GC11D-1060
Salmon Futures: Stakeholder-driven salmon management scenarios under changing environmental conditions on Alaska’s Kenai Peninsula

Monday, 14 December 2015
Poster Hall (Moscone South)
E. Jamie Trammell, University of Alaska Anchorage, Anchorage, AK, United States
Abstract:
Understanding the adaptive capacity of individuals within natural resource management agencies is a key component of assessing the vulnerability of salmon to future environmental change. We seek to explore the adaptive capacity of natural resource agencies on Alaska’s Kenai Peninsula by exploring the drivers and implications of different salmon allocation scenarios through participatory workshops with managers. We present here the initial results from the first workshop, which explores the various drivers responsible for changes in salmon allocation. Ranging from global to local, and biophysical to socioeconomic, these drivers are also linked to specific actors in the region. These complex interactions comprise the Kenai Peninsula’s social-ecological system and determine its ability to react to change.
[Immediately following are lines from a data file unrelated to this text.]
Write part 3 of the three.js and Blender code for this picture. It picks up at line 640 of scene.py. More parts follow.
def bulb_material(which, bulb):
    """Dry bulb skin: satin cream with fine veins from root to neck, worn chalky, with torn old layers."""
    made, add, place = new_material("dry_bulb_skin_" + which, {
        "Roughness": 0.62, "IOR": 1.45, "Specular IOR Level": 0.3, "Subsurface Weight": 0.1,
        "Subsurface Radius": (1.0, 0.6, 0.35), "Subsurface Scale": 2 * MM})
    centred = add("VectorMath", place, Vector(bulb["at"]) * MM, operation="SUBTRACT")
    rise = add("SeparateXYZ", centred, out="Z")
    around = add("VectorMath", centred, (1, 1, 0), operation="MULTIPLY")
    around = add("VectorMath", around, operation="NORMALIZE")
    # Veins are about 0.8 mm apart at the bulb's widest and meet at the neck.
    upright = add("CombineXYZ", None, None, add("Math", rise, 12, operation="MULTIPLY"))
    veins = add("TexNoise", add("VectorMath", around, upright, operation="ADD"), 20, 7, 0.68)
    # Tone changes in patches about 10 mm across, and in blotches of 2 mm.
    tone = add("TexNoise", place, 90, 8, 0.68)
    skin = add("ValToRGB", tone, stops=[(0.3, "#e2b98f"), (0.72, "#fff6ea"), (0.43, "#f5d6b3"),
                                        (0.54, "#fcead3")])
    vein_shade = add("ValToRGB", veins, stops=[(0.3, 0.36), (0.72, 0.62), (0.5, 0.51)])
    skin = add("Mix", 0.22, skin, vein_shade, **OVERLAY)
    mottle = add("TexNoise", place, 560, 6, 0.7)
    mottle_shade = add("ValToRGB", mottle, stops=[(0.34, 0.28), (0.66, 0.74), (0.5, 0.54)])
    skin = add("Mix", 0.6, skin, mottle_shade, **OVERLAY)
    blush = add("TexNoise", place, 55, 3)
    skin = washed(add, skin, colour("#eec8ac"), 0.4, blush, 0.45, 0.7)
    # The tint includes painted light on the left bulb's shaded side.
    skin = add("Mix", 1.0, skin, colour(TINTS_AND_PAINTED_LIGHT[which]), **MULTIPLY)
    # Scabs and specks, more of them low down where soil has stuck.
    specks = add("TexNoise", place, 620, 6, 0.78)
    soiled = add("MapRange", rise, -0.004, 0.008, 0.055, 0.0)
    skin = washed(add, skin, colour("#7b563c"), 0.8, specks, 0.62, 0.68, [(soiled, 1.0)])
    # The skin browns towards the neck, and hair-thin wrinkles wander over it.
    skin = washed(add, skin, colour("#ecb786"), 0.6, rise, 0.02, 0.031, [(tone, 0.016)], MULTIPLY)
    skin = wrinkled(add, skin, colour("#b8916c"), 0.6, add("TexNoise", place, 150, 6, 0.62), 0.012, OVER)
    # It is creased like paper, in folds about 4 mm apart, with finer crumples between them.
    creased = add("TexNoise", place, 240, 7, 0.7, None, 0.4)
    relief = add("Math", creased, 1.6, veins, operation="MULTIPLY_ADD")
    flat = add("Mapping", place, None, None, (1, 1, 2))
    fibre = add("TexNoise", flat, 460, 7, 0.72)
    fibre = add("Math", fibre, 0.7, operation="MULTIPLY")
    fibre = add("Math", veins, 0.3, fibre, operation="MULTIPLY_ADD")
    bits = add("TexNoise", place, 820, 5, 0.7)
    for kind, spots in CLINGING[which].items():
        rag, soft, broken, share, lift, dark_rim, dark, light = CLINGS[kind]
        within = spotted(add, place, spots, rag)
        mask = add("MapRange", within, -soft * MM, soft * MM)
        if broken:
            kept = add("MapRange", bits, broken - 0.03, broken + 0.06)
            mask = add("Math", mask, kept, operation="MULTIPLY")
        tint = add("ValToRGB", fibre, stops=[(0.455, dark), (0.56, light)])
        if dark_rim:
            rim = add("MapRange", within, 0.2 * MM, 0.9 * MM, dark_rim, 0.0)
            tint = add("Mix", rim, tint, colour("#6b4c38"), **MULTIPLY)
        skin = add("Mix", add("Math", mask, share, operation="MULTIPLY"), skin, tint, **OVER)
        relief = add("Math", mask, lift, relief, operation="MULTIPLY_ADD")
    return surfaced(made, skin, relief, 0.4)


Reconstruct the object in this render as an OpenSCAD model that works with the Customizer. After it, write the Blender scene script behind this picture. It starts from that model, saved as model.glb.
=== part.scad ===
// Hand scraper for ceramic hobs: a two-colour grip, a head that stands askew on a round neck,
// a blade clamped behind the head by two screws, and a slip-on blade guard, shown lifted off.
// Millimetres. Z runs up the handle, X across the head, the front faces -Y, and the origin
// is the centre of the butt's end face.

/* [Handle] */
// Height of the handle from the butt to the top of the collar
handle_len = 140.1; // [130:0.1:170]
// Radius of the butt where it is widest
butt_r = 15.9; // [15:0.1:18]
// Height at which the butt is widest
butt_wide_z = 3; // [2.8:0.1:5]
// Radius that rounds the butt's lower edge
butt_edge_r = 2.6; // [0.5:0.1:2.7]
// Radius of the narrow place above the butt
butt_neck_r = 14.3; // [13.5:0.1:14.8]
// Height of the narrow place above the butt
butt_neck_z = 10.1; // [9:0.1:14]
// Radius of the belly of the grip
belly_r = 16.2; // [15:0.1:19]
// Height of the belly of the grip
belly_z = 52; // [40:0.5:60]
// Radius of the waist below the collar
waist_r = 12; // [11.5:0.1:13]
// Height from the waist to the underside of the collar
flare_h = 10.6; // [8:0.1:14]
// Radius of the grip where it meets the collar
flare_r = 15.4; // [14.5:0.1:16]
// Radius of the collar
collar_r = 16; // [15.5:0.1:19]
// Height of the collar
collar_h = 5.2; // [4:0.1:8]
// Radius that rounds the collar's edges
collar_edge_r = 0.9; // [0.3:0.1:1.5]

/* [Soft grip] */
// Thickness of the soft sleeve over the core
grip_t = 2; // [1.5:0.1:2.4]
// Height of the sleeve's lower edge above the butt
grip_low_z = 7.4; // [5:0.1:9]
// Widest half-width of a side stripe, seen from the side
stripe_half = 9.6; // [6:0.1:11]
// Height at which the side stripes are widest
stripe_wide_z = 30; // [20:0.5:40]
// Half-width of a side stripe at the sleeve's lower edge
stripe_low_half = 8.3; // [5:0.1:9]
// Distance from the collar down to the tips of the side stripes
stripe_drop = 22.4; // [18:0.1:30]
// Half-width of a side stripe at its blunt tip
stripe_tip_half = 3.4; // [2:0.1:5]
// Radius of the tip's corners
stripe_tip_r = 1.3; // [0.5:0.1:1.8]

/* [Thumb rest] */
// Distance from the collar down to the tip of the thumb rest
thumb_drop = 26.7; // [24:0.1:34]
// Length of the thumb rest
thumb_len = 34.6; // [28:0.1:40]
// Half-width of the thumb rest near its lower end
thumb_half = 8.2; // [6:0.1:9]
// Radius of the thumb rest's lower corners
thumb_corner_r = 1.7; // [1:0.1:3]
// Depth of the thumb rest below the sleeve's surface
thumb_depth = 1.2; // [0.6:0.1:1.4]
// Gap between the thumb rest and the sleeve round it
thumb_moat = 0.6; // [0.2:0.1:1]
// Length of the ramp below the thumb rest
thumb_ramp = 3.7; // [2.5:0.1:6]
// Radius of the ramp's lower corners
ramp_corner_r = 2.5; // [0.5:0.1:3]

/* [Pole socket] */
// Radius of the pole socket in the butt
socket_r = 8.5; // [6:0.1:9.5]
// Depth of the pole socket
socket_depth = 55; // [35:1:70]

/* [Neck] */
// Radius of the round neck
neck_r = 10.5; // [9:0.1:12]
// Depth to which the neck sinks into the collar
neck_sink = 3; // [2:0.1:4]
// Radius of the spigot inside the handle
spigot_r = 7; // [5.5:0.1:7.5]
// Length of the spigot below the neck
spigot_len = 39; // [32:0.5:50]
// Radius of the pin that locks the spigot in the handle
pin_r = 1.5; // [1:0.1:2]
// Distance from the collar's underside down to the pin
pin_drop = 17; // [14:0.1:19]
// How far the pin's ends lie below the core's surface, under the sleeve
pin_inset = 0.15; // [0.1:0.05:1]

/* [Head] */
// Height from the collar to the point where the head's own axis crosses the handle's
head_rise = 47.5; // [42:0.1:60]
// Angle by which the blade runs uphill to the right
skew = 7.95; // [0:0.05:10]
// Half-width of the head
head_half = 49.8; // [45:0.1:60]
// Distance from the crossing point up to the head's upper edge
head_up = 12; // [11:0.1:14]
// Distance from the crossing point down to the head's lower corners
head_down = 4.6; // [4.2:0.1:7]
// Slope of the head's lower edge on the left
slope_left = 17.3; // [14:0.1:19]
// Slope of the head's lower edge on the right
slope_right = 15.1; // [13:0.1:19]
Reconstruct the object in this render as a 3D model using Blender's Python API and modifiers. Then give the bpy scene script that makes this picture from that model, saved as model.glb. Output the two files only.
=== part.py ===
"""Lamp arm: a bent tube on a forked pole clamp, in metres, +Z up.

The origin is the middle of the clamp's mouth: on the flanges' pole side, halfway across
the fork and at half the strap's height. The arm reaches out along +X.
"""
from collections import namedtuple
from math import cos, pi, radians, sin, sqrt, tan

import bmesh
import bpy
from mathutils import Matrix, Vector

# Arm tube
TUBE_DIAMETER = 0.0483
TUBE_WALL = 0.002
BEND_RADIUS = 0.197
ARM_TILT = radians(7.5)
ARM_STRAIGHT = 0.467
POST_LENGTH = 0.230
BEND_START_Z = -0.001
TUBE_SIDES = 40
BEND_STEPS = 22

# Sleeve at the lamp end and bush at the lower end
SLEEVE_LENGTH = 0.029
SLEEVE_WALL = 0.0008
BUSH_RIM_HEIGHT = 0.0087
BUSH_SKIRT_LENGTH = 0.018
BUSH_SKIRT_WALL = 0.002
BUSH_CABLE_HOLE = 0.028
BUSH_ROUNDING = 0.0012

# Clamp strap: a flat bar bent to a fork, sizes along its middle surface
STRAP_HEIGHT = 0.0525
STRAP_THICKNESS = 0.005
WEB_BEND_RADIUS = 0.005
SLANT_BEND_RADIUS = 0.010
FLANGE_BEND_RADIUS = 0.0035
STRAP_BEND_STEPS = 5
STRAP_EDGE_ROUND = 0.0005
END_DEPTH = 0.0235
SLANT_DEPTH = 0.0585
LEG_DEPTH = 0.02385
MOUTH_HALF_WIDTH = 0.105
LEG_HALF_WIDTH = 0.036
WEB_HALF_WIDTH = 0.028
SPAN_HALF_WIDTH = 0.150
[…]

Using a stakeholder-driven scenario framework, we aim to: 1) explore the adaptive capacity of natural resource agencies in the region by exploring and exposing managers to different but logically coherent salmon allocation scenarios; 2) build stakeholder confidence in the science of environmental change on the Kenai Peninsula; and 3) develop a decision support tool that helps regional resource managers better understand their changing environment. We utilize and present the scenario framework as a platform for integrating hydrologic, landscape, and cultural change information into actionable decisions, crafted by the stakeholders, so that landscape change on the Kenai becomes more coordinated.